■ What you are asked to do
Write the material out again, line by line, exactly as it is.

─── Source material

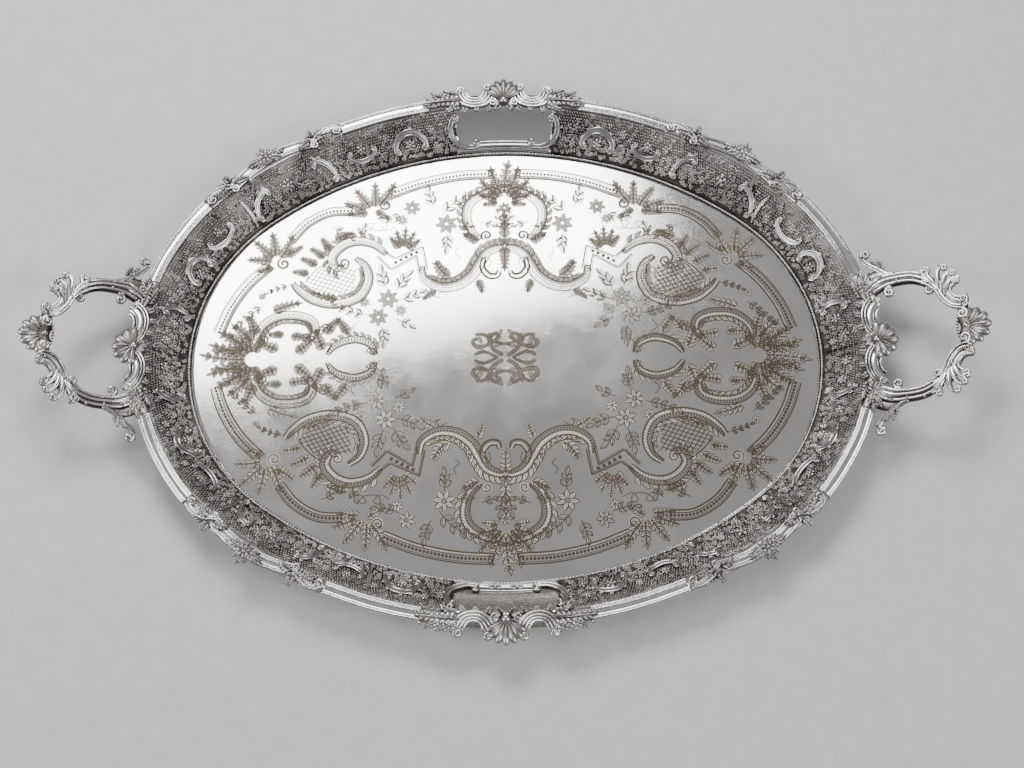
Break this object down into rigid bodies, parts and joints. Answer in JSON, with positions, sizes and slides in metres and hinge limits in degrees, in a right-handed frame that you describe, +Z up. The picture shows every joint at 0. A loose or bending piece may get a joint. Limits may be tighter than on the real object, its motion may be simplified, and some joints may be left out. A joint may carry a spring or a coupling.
{
  "type": "two-handled oval salver",
  "caption": "Oval two-handled silver-plated salver with a flat engraved well, a chased sloping border, a reeded rim with cast mounts, and two open loop handles.",
  "frame": {"origin": "on the table under the middle of the well", "axes": "+X along the length to the right handle, +Y across the width to the back, +Z up"},
  "size_m": [0.7822, 0.506, 0.066],
  "materials": {
    "well": "polished silver plate with bright-cut engraving",
    "panel": "polished plain reserve",
    "wire": "polished beading, dark between the beads",
    "border": "chased silver plate, tarnished in the hollows",
    "reeding": "polished reeds, dark in the grooves",
    "mounts": "cast silver plate, darkened in the hollows",
    "handles": "cast silver plate, darkened in the hollows"
  },
  "bodies": {
    "root": {"well_plate": "well", "bead_wire": "wire", "panel_back": "panel", "panel_front": "panel", "border_end_ne": "border", "border_end_nw": "border", "border_end_sw": "border", "border_end_se": "border", "border_side_ne": "border", "border_side_nw": "border", "border_side_sw": "border", "border_side_se": "border", "end_reed_ne": "reeding", "end_reed_nw": "reeding", "end_reed_sw": "reeding", "end_reed_se": "reeding", "long_reed_ne": "reeding", "long_reed_nw": "reeding", "long_reed_sw": "reeding", "long_reed_se": "reeding", "corner_mount_ne": "mounts", "corner_mount_nw": "mounts", "corner_mount_sw": "mounts", "corner_mount_se": "mounts", "shell_mount_back": "mounts", "shell_mount_front": "mounts", "end_mount_right": "mounts", "end_mount_left": "mounts", "handle_right": "handles", "handle_left": "handles"}
  },
  "joints": []
}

──────

■ Output below
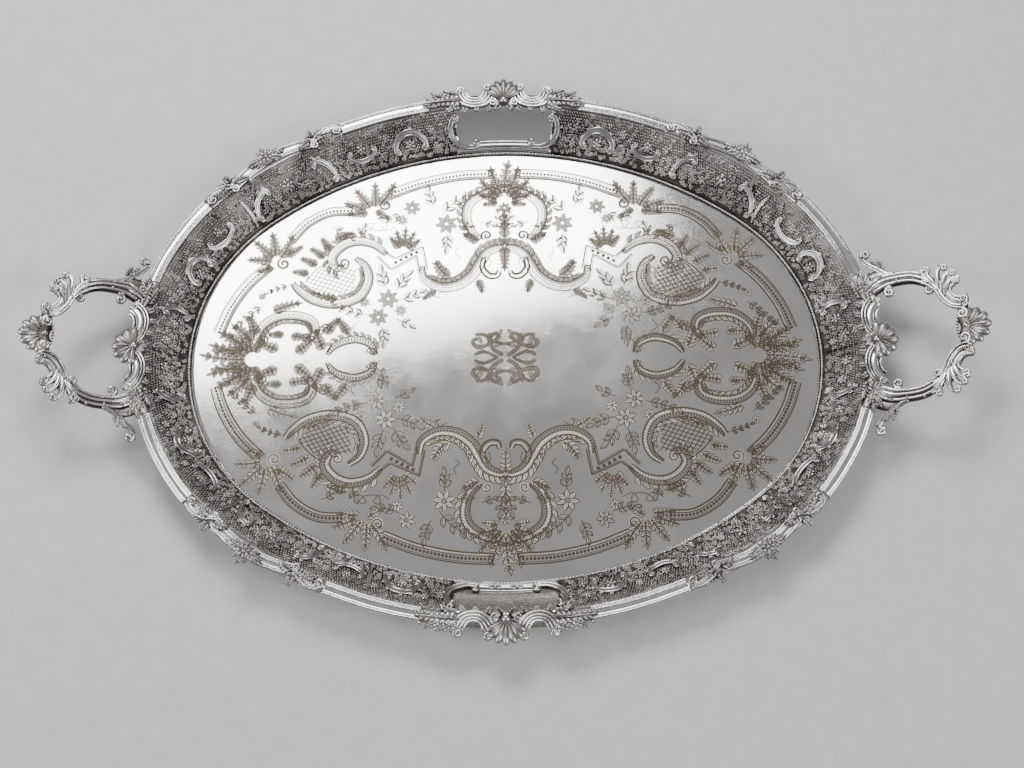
Break this object down into rigid bodies, parts and joints. Answer in JSON, with positions, sizes and slides in metres and hinge limits in degrees, in a right-handed frame that you describe, +Z up. The picture shows every joint at 0. A loose or bending piece may get a joint. Limits may be tighter than on the real object, its motion may be simplified, and some joints may be left out. A joint may carry a spring or a coupling.
{
  "type": "two-handled oval salver",
  "caption": "Oval two-handled silver-plated salver with a flat engraved well, a chased sloping border, a reeded rim with cast mounts, and two open loop handles.",
  "frame": {"origin": "on the table under the middle of the well", "axes": "+X along the length to the right handle, +Y across the width to the back, +Z up"},
  "size_m": [0.7822, 0.506, 0.066],
  "materials": {
    "well": "polished silver plate with bright-cut engraving",
    "panel": "polished plain reserve",
    "wire": "polished beading, dark between the beads",
    "border": "chased silver plate, tarnished in the hollows",
    "reeding": "polished reeds, dark in the grooves",
    "mounts": "cast silver plate, darkened in the hollows",
    "handles": "cast silver plate, darkened in the hollows"
  },
  "bodies": {
    "root": {"well_plate": "well", "bead_wire": "wire", "panel_back": "panel", "panel_front": "panel", "border_end_ne": "border", "border_end_nw": "border", "border_end_sw": "border", "border_end_se": "border", "border_side_ne": "border", "border_side_nw": "border", "border_side_sw": "border", "border_side_se": "border", "end_reed_ne": "reeding", "end_reed_nw": "reeding", "end_reed_sw": "reeding", "end_reed_se": "reeding", "long_reed_ne": "reeding", "long_reed_nw": "reeding", "long_reed_sw": "reeding", "long_reed_se": "reeding", "corner_mount_ne": "mounts", "corner_mount_nw": "mounts", "corner_mount_sw": "mounts", "corner_mount_se": "mounts", "shell_mount_back": "mounts", "shell_mount_front": "mounts", "end_mount_right": "mounts", "end_mount_left": "mounts", "handle_right": "handles", "handle_left": "handles"}
  },
  "joints": []
}